Y fue, llegados a este punto, cuando nos sobrevino el santísimo golpe de efecto que ya dábamos por imposible. Hans Zimmer apareció en la pantalla tocando al piano el inicio de ‘Time’, de ‘Inception’, en un lento plano circular, y la orquesta se le unió con solemnidad. El tema fue creciendo y, cuando fue el momento de que entrara la guitarra eléctrica subió Hans Zimmer, el de verdad, El Hanso en persona, enfundado en una camiseta de Ennio Morricone, poniendo en pie al Palau Sant Jordi entero.
Es una lástima que apenas pudiéramos oír lo que se estaba tocando por los aplausos de una multitud enloquecida, pero fue una de aquellas catarsis colectivas que, no se puede negar, molan una barbaridad. Se respiraba satisfacción por todas partes, y con esa predisposición el cierre con ‘Piratas del caribe’ solo podía ser la absoluta pasada que fue.
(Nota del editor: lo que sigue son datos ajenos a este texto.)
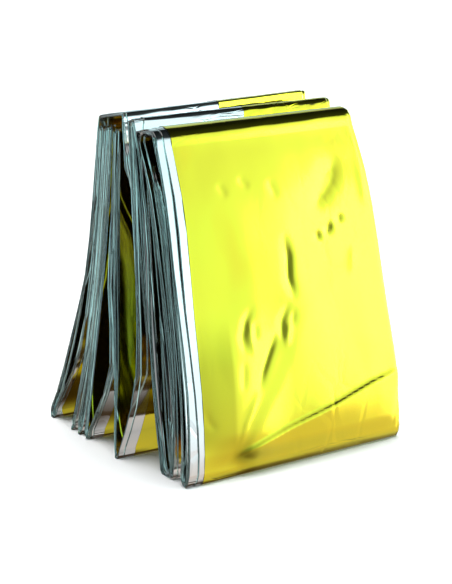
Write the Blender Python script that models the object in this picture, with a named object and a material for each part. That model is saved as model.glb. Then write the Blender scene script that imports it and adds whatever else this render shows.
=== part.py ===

Como soy consciente de que he dado una buena turra de dos páginas de word, y habrá quien haya scrolleado hasta aquí abajo para saber si vale la pena ir a The World of Hans Zimmer cuando vuelva este diciembre (a falta de saber si será calcado o no), aquí va un resumen digestivo: los intérpretes son excelentes, el show audiovisual es correcto pero muy mejorable. Imperdonable la ausencia de ‘Interstellar’ en el setlist, pero por lo demás selección muy coherente. Es evidente que se pierde en calidad de sonido por la amplificación de una orquesta en pabellón, pero también se gana en épica por las dimensiones del espectáculo. Dudo, en definitiva, que alguien saliera del Palau menos que bastante satisfecho.